Mesothelioma Strikes Hard
“Mesothelioma presented as an upper respiratory tract infection,” Angela explained to the Mesothelioma Cancer Alliance. “I had worked at the VA Hospital in Jackson, Mississippi, and knew all of the pathology staff.”
“We were given the diagnosis during Christmas. The hospital let him come home for Christmas Eve and Christmas Day, then he had to return to have a more invasive biopsy. The physician gave us one option. I had also worked for The University of Mississippi Medical Center (UMC) and knew many staff physicians there. At that time I reached out to the head of oncology, Dr. Ralph Vance, who had been past president of the American Cancer Society. Dr. Vance agreed to have my father as a patient.”
“It was decided, after a consult with a pulmonologist, that my father could go to Sloan-Kettering, Mayo Clinic, or M.D. Anderson. Since Houston was closer to us, that is where he decided to go. After 11 days of tests and consults, it was then decided that a pneumonectomy (removal of the lung) was not a viable option.”

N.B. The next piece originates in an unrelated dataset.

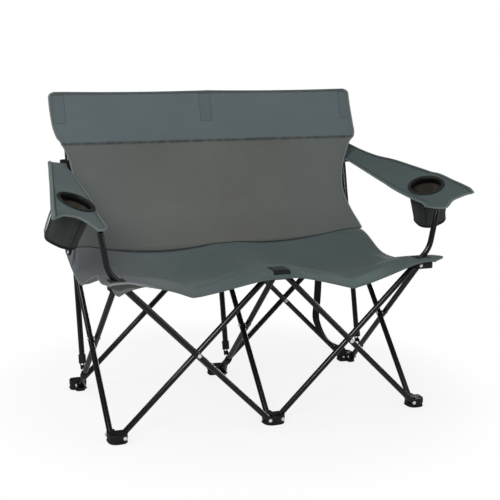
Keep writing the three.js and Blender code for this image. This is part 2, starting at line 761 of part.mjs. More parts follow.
bays.forEach(([bay, place]) => {
  const x = place * bayPitch;
  const toRight = place <= 0;
  const toLeft = place >= 0;
  const corner = place !== 0;
  addMesh(`foot_front_${bay}`, moulding({ left: toLeft, right: toRight, pocket: true }),
    'plastic', [x, 0, footPinHeight]);
  addMesh(`foot_back_${bay}`, moulding({ left: toRight, right: toLeft, pocket: true }),
    'plastic', [x, frameDepth, footPinHeight], turnRound);
  addMesh(`hub_front_${bay}`, moulding({ left: toRight, right: toLeft, through: corner }),
    'plastic', [x, 0, hubPinHeight], turnOver);
  addMesh(`hub_back_${bay}`, moulding({ left: toLeft, right: toRight, eye: true }),
    'plastic', [x, frameDepth, hubPinHeight], [Math.PI, 0, 0]);
  addMesh(`side_leg_fore_${bay}`, legTube('x'), 'steel',
    [x - halfStep, sidePinOffset, footPinHeight], leanBack);
  addMesh(`side_leg_aft_${bay}`, legTube('x'), 'steel',
    [x + halfStep, frameDepth - sidePinOffset, footPinHeight], leanFront);
  addMesh(`rivet_side_${bay}`, crossingRivet().rotateY(Math.PI / 2), 'rivet',
    [x, frameDepth / 2, (footPinHeight + hubPinHeight) / 2]);
  addMesh(`post_collar_${bay}`, postCollar(), 'plastic',
    [x + halfStep, frameDepth - sidePinOffset, footPinHeight], leanFront);
  addMesh(`post_cup_${bay}`, postCup(), 'plastic', [x + halfStep, pivotY, pivotZ], [-postLean, 0, 0]);
  addMesh(`post_${bay}`, postTube(), 'steel', [x + halfStep, pivotY, pivotZ], [-postLean, 0, 0]);
});

// Front scissors: the legs that lean left lie in front of the legs that lean right
addMesh('arm_leg_left', armTube(-1), 'steel', [-frontPinOffset, -halfStep, footPinHeight], leanLeft);
addMesh('arm_leg_right', armTube(1), 'steel', [frontPinOffset, halfStep, footPinHeight], leanRight);
addMesh('front_leg_left', legTube('y'), 'steel',
  [-bayPitch + frontPinOffset, halfStep, footPinHeight], leanRight);
addMesh('front_leg_right', legTube('y'), 'steel',
  [bayPitch - frontPinOffset, -halfStep, footPinHeight], leanLeft);

// Back scissors
addMesh('back_leg_left_inner', legTube('y'), 'steel',
  [-frontPinOffset, frameDepth - halfStep, footPinHeight], leanLeft);
addMesh('back_leg_left_outer', legTube('y'), 'steel',
  [-bayPitch + frontPinOffset, frameDepth + halfStep, footPinHeight], leanRight);
addMesh('back_leg_right_inner', legTube('y'), 'steel',
  [frontPinOffset, frameDepth + halfStep, footPinHeight], leanRight);
addMesh('back_leg_right_outer', legTube('y'), 'steel',
  [bayPitch - frontPinOffset, frameDepth - halfStep, footPinHeight], leanLeft);

[['left', -1], ['right', 1]].forEach(([bay, side]) => {
  const x = (side * bayPitch) / 2;
  const z = (footPinHeight + hubPinHeight) / 2;
  const rivet = () => crossingRivet().rotateX(Math.PI / 2);
  addMesh(`rivet_front_${bay}`, rivet(), 'rivet', [x, 0, z]);
  addMesh(`rivet_back_${bay}`, rivet(), 'rivet', [x, frameDepth, z]);
  addMesh(`arm_front_${bay}`, armFront(side), 'armCloth');
  addMesh(`arm_rear_${bay}`, armRear(side), 'armCloth');
  addMesh(`cup_ring_${bay}`, cupRing(side), 'plastic');
  addMesh(`cup_pouch_${bay}`, cupPouch(side), 'pouchCloth');
  addMesh(`seat_patch_${bay}`, seatPatch(side), 'patch');
});
addMesh('seat_patch_middle', seatPatch(0), 'patch');
addMesh('seat_front', geometryOf(cut(seatFront, passages)), 'seatCloth');
addMesh('seat_back', seatHalf(backRows), 'seatCloth');
addMesh('back_panel', backPanel(), 'backCloth');

// The strap's section is a flat rectangle that turns as it goes
function strap() {
  const route = strapShares.map(({ across, up, back }, place) => {
    const x = across * bayPitch;
    const y = strapStart + (strapEnd - strapStart) * back;
    const top = seatTop(x, y) - clothThickness - 4 * clearance;
    return new THREE.Vector3(x, y, place === 0 ? top : up * hubPinHeight);
  });
  const corners = [[-1, -1], [1, -1], [1, 1], [-1, 1]];
  const positions = [];
  route.forEach((at, place) => {
    const before = route[Math.max(place - 1, 0)];
    const after = route[Math.min(place + 1, route.length - 1)];
    const way = after.clone().sub(before).normalize();
    const turn = strapShares[place].turn * Math.PI;
    const wide = new THREE.Vector3(Math.cos(turn), Math.sin(turn), 0);
    wide.addScaledVector(way, -wide.dot(way)).normalize();
    const thick = new THREE.Vector3().crossVectors(way, wide);
    corners.forEach(([a, b]) => {
      const point = at.clone().addScaledVector(wide, (a * strapWidth) / 2)
        .addScaledVector(thick, (b * strapThickness) / 2);
      positions.push(point.x, point.y, point.z);
    });
  });
  const index = [];
  const quad = (a, b, c, d) => index.push(a, b, c, a, c, d);
  for (let place = 0; place < route.length - 1; place += 1) {
    corners.forEach((_, corner) => {
      const next = (corner + 1) % corners.length;
      const low = place * corners.length;
      const high = low + corners.length;
      quad(low + corner, low + next, high + next, high + corner);
    });
  }
  const end = (route.length - 1) * corners.length;
  quad(0, 3, 2, 1);
  quad(end, end + 1, end + 2, end + 3);
  const geometry = new THREE.BufferGeometry();
  geometry.setAttribute('position', new THREE.Float32BufferAttribute(positions, 3));
  geometry.setIndex(index);
  return geometry;
}
addMesh('carry_strap', strap(), 'webbing');

// The origin is on the floor, under the middle of everything
const loveseat = new THREE.Group();
loveseat.add(chair);
loveseat.updateMatrixWorld(true);
const extent = new THREE.Box3().setFromObject(chair, true);
chair.position.set(-(extent.min.x + extent.max.x) / 2, -(extent.min.y + extent.max.y) / 2, 0);
loveseat.updateMatrixWorld(true);

export default loveseat;
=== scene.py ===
"""Looks of the folding camping loveseat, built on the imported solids.

Metres; +X is the sitter's left, +Y back and +Z up, and left and right in names are as seen from the front.
Shapes are written in the frame's own coordinates, whose zero is the middle of the front feet's row, and are
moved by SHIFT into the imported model's coordinates when the mesh is made.
"""
import math

import bmesh
import bpy
import numpy as np
from mathutils import Matrix, Vector


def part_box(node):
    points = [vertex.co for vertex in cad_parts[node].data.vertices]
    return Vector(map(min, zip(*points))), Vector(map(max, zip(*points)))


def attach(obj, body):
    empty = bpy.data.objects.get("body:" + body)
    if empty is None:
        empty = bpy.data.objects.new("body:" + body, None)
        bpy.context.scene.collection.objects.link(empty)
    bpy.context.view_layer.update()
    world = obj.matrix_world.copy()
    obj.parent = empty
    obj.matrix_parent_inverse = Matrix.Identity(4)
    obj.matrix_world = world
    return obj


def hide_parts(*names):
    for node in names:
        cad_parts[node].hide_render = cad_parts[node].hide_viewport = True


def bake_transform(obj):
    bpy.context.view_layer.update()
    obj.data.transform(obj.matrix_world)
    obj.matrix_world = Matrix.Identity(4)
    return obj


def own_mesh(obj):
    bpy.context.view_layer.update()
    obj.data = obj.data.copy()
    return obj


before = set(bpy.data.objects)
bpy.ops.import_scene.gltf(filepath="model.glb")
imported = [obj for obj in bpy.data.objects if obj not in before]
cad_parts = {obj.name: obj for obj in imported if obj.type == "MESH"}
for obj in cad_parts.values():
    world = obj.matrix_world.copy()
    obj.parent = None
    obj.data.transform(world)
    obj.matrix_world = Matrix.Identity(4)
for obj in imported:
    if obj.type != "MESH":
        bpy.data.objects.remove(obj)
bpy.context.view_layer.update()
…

“My father returned home and began what ended up being a 19-month long chemotherapy treatment. There were only 2 drugs available at the time and they only had a 40% chance of working. The drugs did slow the growth, but after a three-week respite from chemo, the disease started progressively growing again.”
From there, Pete went to UMC in Jackson for a routine visit. He was immediately admitted to the ER, and remained a week in the hospital. He passed away just a few days before Angela’s 40th birthday.
“I stayed at the hospital every day and every night, along with my mother and my brother,” Angela recalled. “I did not want to leave his side. I wanted to make sure that he was never uncomfortable.”
“Some of the hospital staff were old colleagues from when I worked in research. They were very helpful. I did not sleep for four nights. I finally left to have dinner and rest. Then I received a phone call at 11:58 on Saturday night telling me that my father had passed away.”
“I know that he waited for me to leave the hospital so that he could go. He knew how hard it would be for me if I were with him when he passed. It is a time in my life I will never ever forget.”
Looking to Help Others and Ban Asbestos
The loss of her father has spurred Angela to take an active role in warning others about the dangers of asbestos and how terrible of a disease mesothelioma is.
“First, educate yourself on what products/substances you are using,” Angela advises. “Do they contain asbestos or any related products? Use a safety suit, goggles, gloves and of course a well-filtered mask. Do not leave any part of your skin exposed. When removing the safety items, take off protective clothing while still wearing the gloves, goggles, and mask. Take off all items outside and do not bring inside of your home or garage. Remember these particles are tiny and hard to see. They can easily be brought into your living/working areas and at some point breathed in. The can be inhaled when washing your clothes. You can never be too careful.”
She also has advice for those who are diagnosed with mesothelioma. “Move quickly to develop a treatment plan and treat it aggressively. Once mesothelioma presents, it is often too late – Stage IV. Then it is far too late for any medication to stop the growth of the disease.”